Many democracies joined the International Criminal Court, including close American allies like Britain. But the United States has long kept its distance, concerned that the tribunal could someday try to prosecute Americans.

Both Democratic and Republican administrations have taken the position that the court should not exercise jurisdiction over citizens of countries that are not a party to the treaty.

President Bill Clinton signed the Rome Statute in 2000 but, calling it flawed, did not send it to the Senate for ratification. In 2002, President George W. Bush essentially withdrew that signature. Congress, for its part, enacted laws in 1999 and 2002 that limited what support the government could provide the court.

Still, by the end of the Bush administration, the State Department declared that the United States accepted the “reality” of the court and acknowledged that it “enjoys a large body of international support.” And the Obama administration took a step toward helping the court by offering rewards for the capture of fugitive warlords in Africa whom the court had indicted.

In 2017, however, the top prosecutor for the court tried to investigate the torture of detainees accused of terrorism during the Bush administration as part of a larger inquiry into the war in Afghanistan.

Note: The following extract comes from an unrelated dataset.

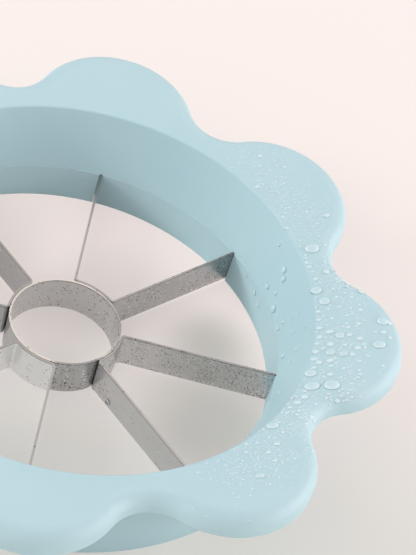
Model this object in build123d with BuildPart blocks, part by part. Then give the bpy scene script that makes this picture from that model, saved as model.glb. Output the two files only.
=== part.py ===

In response, the Trump administration imposed sanctions on the court’s personnel, and Secretary of State Mike Pompeo denounced it as corrupt.

A thaw in relations returned in 2021, when the Biden administration revoked President Trump’s sanctions, and a newly appointed prosecutor, Karim Khan, dropped the investigation.

Then Russia invaded Ukraine last year, prompting a bipartisan push to hold President Vladimir V. Putin of Russia and others in his military chain of command to account for reported atrocities — and setting off debates inside the administration and in Congress about whether and how to help the court.

In late December, Congress included a provision about the International Criminal Court embedded in the large appropriations bill it passed in late December.

It created an exception to the general prohibition on providing certain funding and other aid to the court, enabling the government to assist with “investigations and prosecutions of foreign nationals related to the situation in Ukraine, including to support victims and witnesses.”